### Raw data:

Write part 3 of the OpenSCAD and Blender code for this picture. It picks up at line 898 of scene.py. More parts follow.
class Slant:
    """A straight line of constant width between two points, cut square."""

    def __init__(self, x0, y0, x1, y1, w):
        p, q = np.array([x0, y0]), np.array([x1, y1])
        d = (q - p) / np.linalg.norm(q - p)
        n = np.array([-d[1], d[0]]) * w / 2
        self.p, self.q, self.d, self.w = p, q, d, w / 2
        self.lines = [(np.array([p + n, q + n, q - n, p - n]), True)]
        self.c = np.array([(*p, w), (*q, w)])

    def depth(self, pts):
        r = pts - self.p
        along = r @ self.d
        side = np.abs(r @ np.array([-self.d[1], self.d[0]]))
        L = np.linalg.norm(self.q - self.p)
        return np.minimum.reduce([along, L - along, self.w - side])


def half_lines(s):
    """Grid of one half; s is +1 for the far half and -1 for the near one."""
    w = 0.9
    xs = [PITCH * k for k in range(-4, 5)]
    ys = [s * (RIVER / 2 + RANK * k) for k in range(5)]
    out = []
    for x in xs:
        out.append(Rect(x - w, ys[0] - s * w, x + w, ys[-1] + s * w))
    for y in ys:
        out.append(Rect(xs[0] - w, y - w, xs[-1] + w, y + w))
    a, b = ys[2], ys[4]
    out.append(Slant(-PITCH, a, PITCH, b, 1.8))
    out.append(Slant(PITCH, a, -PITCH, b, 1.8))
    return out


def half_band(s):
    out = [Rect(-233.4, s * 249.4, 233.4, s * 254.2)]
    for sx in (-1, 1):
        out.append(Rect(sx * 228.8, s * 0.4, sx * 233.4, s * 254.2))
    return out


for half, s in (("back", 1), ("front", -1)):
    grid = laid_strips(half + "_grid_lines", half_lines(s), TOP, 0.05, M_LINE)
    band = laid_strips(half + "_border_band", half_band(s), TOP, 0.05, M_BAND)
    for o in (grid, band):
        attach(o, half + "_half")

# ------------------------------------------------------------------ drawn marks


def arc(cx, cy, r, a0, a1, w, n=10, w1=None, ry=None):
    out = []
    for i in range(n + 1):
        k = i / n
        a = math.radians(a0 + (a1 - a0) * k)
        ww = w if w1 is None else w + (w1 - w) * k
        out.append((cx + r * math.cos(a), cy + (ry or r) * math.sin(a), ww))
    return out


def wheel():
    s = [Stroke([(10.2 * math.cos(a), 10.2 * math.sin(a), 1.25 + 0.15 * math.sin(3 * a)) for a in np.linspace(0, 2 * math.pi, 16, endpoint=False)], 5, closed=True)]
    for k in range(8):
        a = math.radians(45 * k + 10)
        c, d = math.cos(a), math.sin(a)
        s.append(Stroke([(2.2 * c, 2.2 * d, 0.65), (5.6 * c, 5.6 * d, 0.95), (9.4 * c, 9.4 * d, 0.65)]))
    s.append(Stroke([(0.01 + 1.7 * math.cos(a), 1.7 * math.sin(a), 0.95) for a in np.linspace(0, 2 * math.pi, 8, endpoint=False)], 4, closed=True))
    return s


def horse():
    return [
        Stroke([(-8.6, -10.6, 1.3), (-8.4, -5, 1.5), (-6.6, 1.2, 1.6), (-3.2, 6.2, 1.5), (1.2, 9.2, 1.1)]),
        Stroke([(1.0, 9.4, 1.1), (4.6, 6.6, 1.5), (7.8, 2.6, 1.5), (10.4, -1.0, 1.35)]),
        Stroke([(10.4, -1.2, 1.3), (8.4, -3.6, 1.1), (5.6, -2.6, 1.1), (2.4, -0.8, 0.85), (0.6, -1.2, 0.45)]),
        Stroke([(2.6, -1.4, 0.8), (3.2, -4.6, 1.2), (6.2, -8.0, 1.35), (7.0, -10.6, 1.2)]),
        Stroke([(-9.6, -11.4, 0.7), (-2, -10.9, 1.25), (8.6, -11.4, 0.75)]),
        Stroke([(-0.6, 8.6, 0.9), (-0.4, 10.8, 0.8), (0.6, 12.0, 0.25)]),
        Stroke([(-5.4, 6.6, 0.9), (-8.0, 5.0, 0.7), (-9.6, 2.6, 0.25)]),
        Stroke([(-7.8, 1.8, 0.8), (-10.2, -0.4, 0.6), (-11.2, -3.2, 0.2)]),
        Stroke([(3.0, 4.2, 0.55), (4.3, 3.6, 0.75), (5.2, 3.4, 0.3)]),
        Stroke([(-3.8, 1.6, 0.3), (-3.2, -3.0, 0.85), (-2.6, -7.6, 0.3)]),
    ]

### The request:
Please write out the material word for word from its first line through the line holding "return np.minimum.reduce([along, L", including both, and no line past it.

### Full solution:
Write part 3 of the OpenSCAD and Blender code for this picture. It picks up at line 898 of scene.py. More parts follow.
class Slant:
    """A straight line of constant width between two points, cut square."""

    def __init__(self, x0, y0, x1, y1, w):
        p, q = np.array([x0, y0]), np.array([x1, y1])
        d = (q - p) / np.linalg.norm(q - p)
        n = np.array([-d[1], d[0]]) * w / 2
        self.p, self.q, self.d, self.w = p, q, d, w / 2
        self.lines = [(np.array([p + n, q + n, q - n, p - n]), True)]
        self.c = np.array([(*p, w), (*q, w)])

    def depth(self, pts):
        r = pts - self.p
        along = r @ self.d
        side = np.abs(r @ np.array([-self.d[1], self.d[0]]))
        L = np.linalg.norm(self.q - self.p)
        return np.minimum.reduce([along, L - along, self.w - side])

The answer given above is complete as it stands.